Let $$u^2-5u+c$$ be the polynomial whose roots are $$x$$ and $$y$$, i.e. $$u^2-5u+c=(u-x)(u-y)=u^2-u(x+y)+xy.$$
Then \begin{align*} x^2-5x+c&=0\\ y^2-5y+c&=0. \end{align*} Adding the two equations and using the facts given we get $$13-25+2c=0 \implies c=6.$$ Thus we have $$u^2-5u+6$$ as our polynomial, so $$x=2,y=3$$ or vice versa.

Let's use some geometry.

I tried as simple approach as I was able to muster

We can do it because it's easy to see that the only possible solutions will always contain x > 0 and y > 0: if it's not so then at least one of them will be greater than 5 as follows from the first equation and then it's square is greater than 25 which contradicts with the second equation. Let it be x <= y for simplicity.

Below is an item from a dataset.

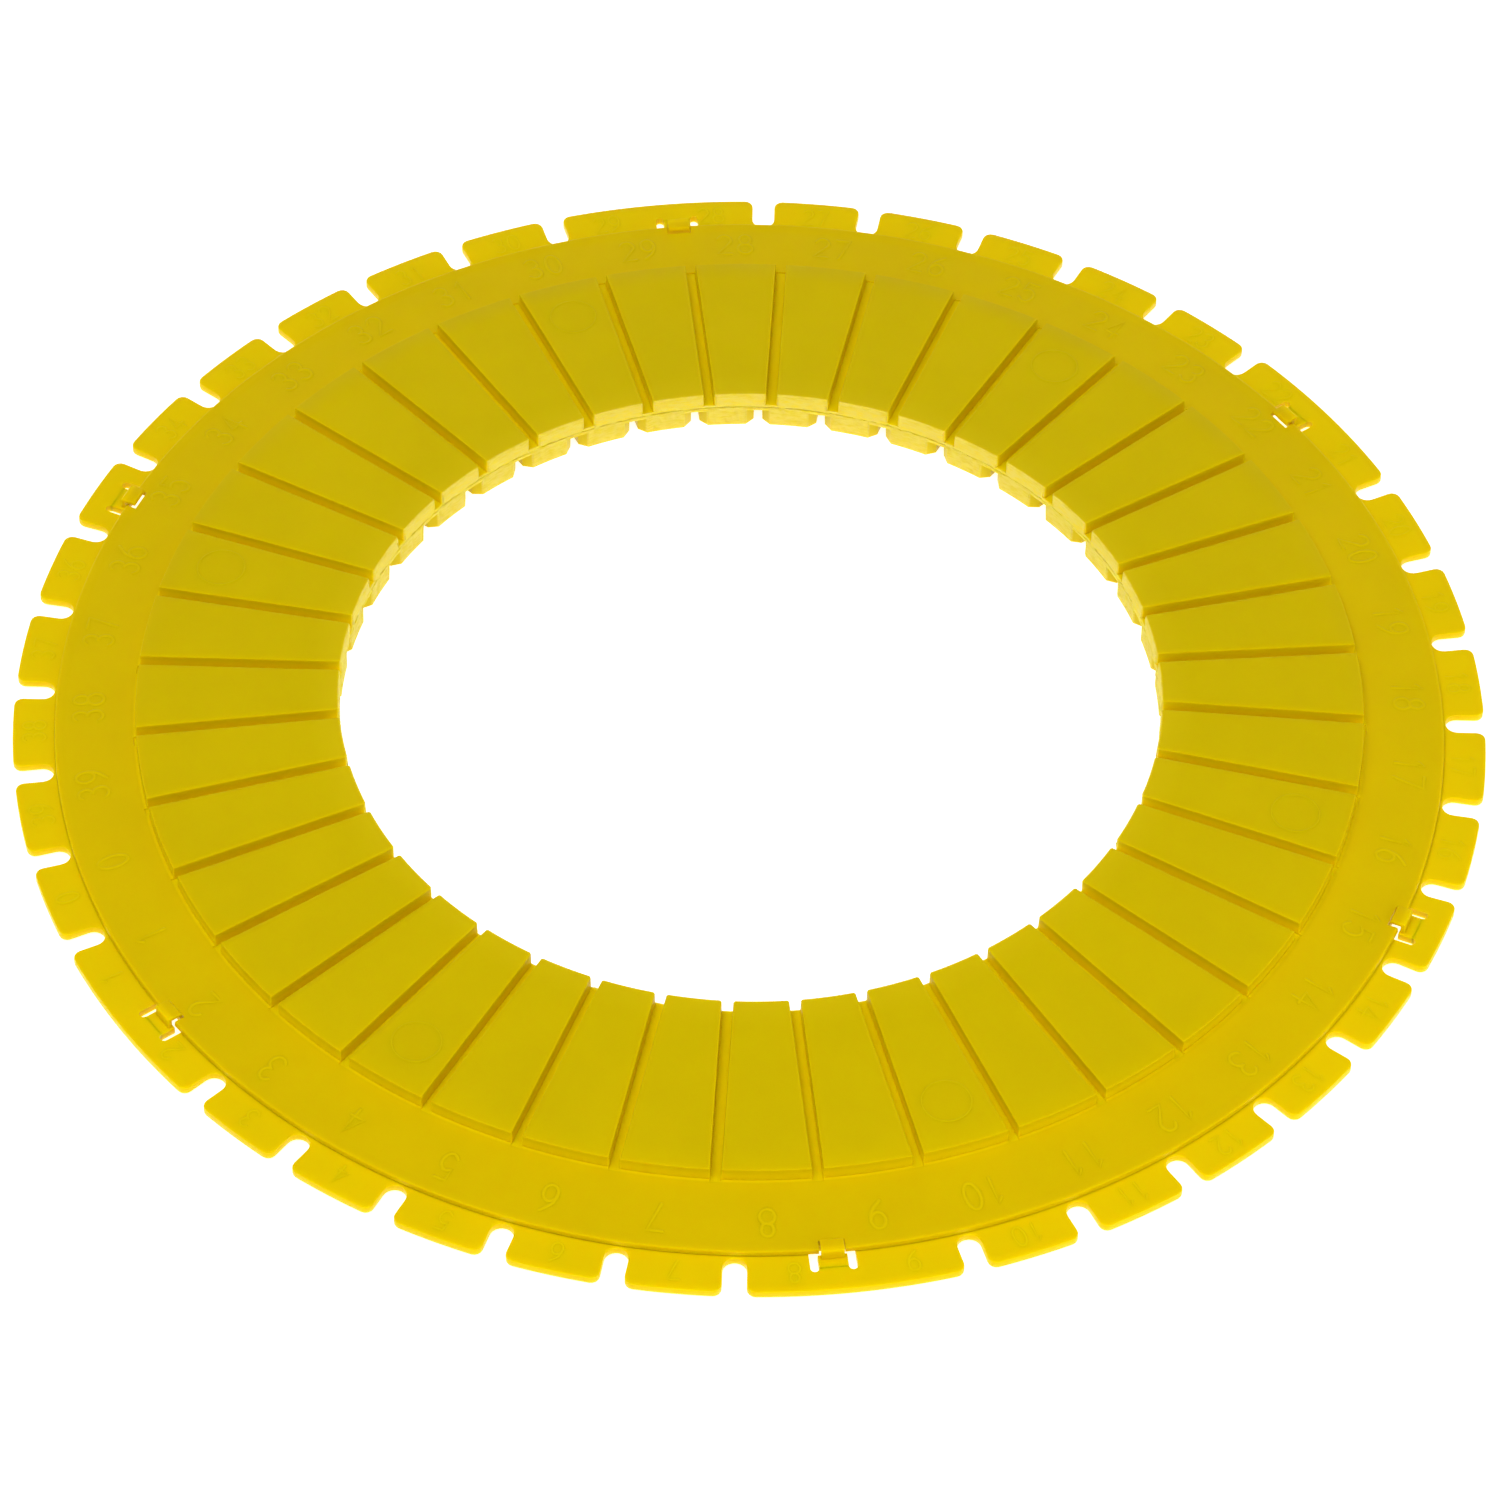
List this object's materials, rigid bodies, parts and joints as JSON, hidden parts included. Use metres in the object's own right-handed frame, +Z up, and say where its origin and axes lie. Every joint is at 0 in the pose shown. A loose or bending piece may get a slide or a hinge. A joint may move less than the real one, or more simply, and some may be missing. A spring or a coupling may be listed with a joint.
{
  "type": "index ring",
  "caption": "Flat round ring of translucent yellow plastic: a notched, numbered lower flange with sprung clips, and an upper half with radial wedge pads round a wide open centre.",
  "frame": {"origin": "on the ring's axis, level with the feet of the lower pads that the ring lies on", "axes": "+Z up along the ring's axis, +X through the middle of a flange notch"},
  "size_m": [0.3198, 0.3198, 0.0097],
  "materials": {
    "lower_plastic": "satin, slightly translucent",
    "upper_plastic": "satin, slightly translucent",
    "clip_plastic": "satin, slightly translucent"
  },
  "bodies": {
    "lower_half": {"lower_ring": "lower_plastic"},
    "upper_half": {"upper_ring": "upper_plastic"},
    "clip_1": {"clip_1": "clip_plastic"},
    "clip_2": {"clip_2": "clip_plastic"},
    "clip_3": {"clip_3": "clip_plastic"},
    "clip_4": {"clip_4": "clip_plastic"},
    "clip_5": {"clip_5": "clip_plastic"},
    "clip_6": {"clip_6": "clip_plastic"}
  },
  "joints": [
    {"name": "upper_half_lift", "type": "slide", "parent": "lower_half", "child": "upper_half", "axis": [0, 0, 1], "range_m": [0, 0.03]},
    {"name": "clip_1_flex", "type": "hinge", "parent": "lower_half", "child": "clip_1", "pos_m": [0.12226, 0.09381, 0.00175], "axis": [-0.6088, 0.7934, 0], "range_deg": [0, 8], "stiffness_Nm_per_rad": 0.02},
    {"name": "clip_2_flex", "type": "hinge", "parent": "lower_half", "child": "clip_2", "pos_m": [-0.02011, 0.15278, 0.00175], "axis": [-0.9914, -0.1305, 0], "range_deg": [0, 8], "stiffness_Nm_per_rad": 0.02},
    {"name": "clip_3_flex", "type": "hinge", "parent": "lower_half", "child": "clip_3", "pos_m": [-0.14237, 0.05897, 0.00175], "axis": [-0.3827, -0.9239, 0], "range_deg": [0, 8], "stiffness_Nm_per_rad": 0.02},
    {"name": "clip_4_flex", "type": "hinge", "parent": "lower_half", "child": "clip_4", "pos_m": [-0.12226, -0.09381, 0.00175], "axis": [0.6088, -0.7934, 0], "range_deg": [0, 8], "stiffness_Nm_per_rad": 0.02},
    {"name": "clip_5_flex", "type": "hinge", "parent": "lower_half", "child": "clip_5", "pos_m": [0.02011, -0.15278, 0.00175], "axis": [0.9914, 0.1305, 0], "range_deg": [0, 8], "stiffness_Nm_per_rad": 0.02},
    {"name": "clip_6_flex", "type": "hinge", "parent": "lower_half", "child": "clip_6", "pos_m": [0.14237, -0.05897, 0.00175], "axis": [0.3827, 0.9239, 0], "range_deg": [0, 8], "stiffness_Nm_per_rad": 0.02}
  ]
}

The areas of rectangles R are equal and also their area is equal to the area of outer square without squares X and Y all divided by 2, so R = (25 - 13)/2 = 6

Then by square symmetry we also have:

So, area of S is the area of outer square minus area R four times, thus S = 25 - 4*R = 25 - 4*6 = 1, but the side of S (which is 1 since S is a square) is also the difference between the sides of squares Y and X (which are y and x) and therefore x + 1 = y

Remembering now our first figure and x + y = 5 we get x = 2 and y = 3.

By symmetry of course, if (x, y) is a solution, then (y, x) is too, so x = 3 and y = 2 also solves the original equations. This permutation is also easily illustrated on the figures above (as they don't change if x and y are just swapped).

Another method, good for double-checking your answers on a test, is to graph the two equations on a TI-84 or similar calculator, then examine the graph to see where the lines overlap.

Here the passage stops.